Markets emerged as vibrant centers of exchange and social life. Archaeological excavations at sites like Unguja Ukuu on Zanzibar reveal the presence of bustling marketplaces arrayed along narrow, coral-paved streets. Remnants of weighing scales, iron currency, and standardized weights suggest sophisticated systems of commerce. Goods such as ivory, tortoiseshell, gold, and enslaved persons were traded for silks, glazed ceramics, and glassware from across the Indian Ocean. The sounds of haggling in multiple languages, the clatter of scales, and the mingling of a dozen tongues gave these settlements a cosmopolitan character distinct from the African interior.
Yet beneath this prosperity, tensions sometimes simmered. Control of trade routes and access to foreign goods became sources of rivalry among neighboring communities. Archaeological evidence of fortification walls and traces of destruction layers in certain settlements suggest episodes of conflict and competition. Some towns expanded rapidly, constructing monumental stone buildings and elaborate mosques, while others dwindled or were abandoned, their coral walls slowly reclaimed by sand and sea. These shifts indicate a dynamic process of adaptation—communities reorganized themselves in response to both external pressures and internal power struggles.
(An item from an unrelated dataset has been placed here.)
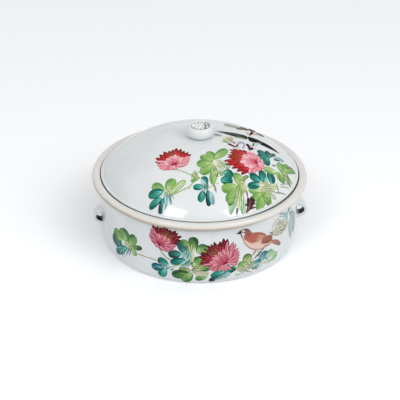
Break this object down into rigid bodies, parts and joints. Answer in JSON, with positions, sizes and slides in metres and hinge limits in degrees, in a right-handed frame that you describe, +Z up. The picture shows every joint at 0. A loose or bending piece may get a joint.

The rise and fall of settlements left enduring marks on social structures, as alliances and hierarchies were continually renegotiated.
By the close of the tenth century, a recognizable Swahili cultural identity had crystallized along the coast. Towns such as Kilwa, Mombasa, and Zanzibar stood as beacons of this new synthesis—their coral-built mosques and bustling harbors symbols of both local heritage and far-reaching connections. Archaeological and written records alike indicate that Swahili society was now anchored by institutions that balanced communal traditions with cosmopolitan aspirations. The stage was set for a remarkable ascent, as the Swahili Coast prepared to transform from a patchwork of settlements into a constellation of powerful, self-assured city-states that would shape the region’s history for centuries to come.